Ceci pose un autre problème, plus général. Nous pensons que les révolutions politiques vont suivre en général les mêmes étapes que la révolution russe. Il est très probable qu'il y ait deux révolutions ou deux grandes étapes dans la révolution politique, successives ou dans une certaine mesure continues. La première sera une étape de lutte populaire, générale, avec pour axe central l'affrontement ou totalitarisme bureaucratique. C'est à partir de cette lutte que naîtront les soviets, comme front unique de tous les secteurs qui veulent vaincre le totalitarisme bureaucratique.
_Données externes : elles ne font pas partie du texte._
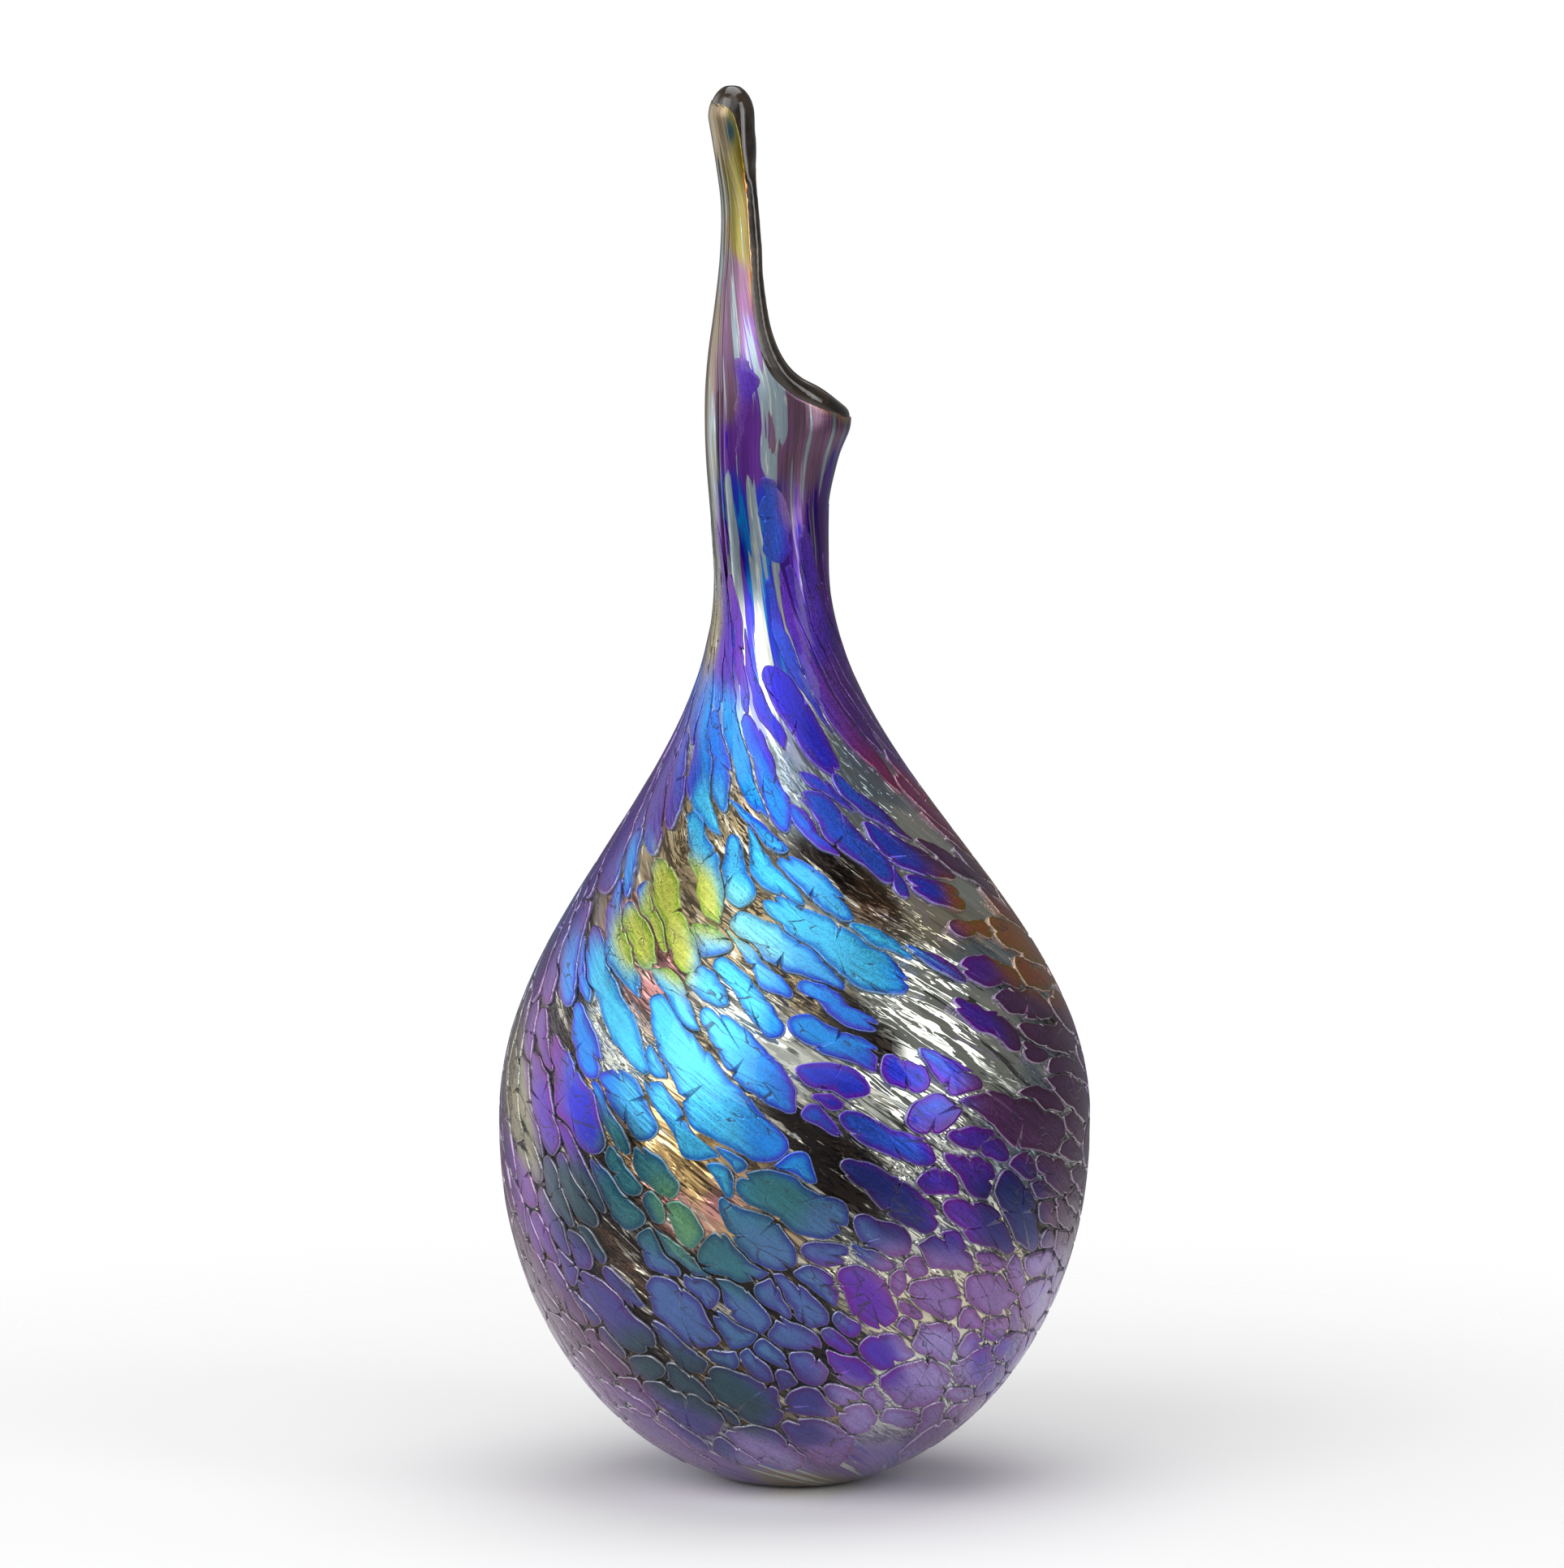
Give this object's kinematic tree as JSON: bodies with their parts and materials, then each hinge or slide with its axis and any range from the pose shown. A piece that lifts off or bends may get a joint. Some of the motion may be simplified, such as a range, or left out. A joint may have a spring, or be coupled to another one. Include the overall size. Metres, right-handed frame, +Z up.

Il est d'ailleurs très probable que parmi ces secteurs, il y en ait qui soient trompés par l'église ou par la propagande impérialiste en faveur des libertés démocratiques. Mais tous pourront participer à cette lutte générale contre la bureaucratie. A cette étape de lutte générale populaire, succédera une autre au cours de laquelle s'imposera à ces nouveaux soviets la nécessité de prendre le pouvoir et de combattre les risques de restauration capitaliste. En d'autres termes, la chute ou l'affaiblissement de la bureaucratie bonapartiste de tous les états ouvriers déformés accentuera les contradictions entre l'aile révolutionnaire du mouvement ouvrier et de masse, et l'aile restaurationniste de la bureaucratie qui pourra même entraîner des travailleurs regroupés autour des mots d'ordre démocratiques. Ce sera une révolution d'octobre qui devra s'imposer.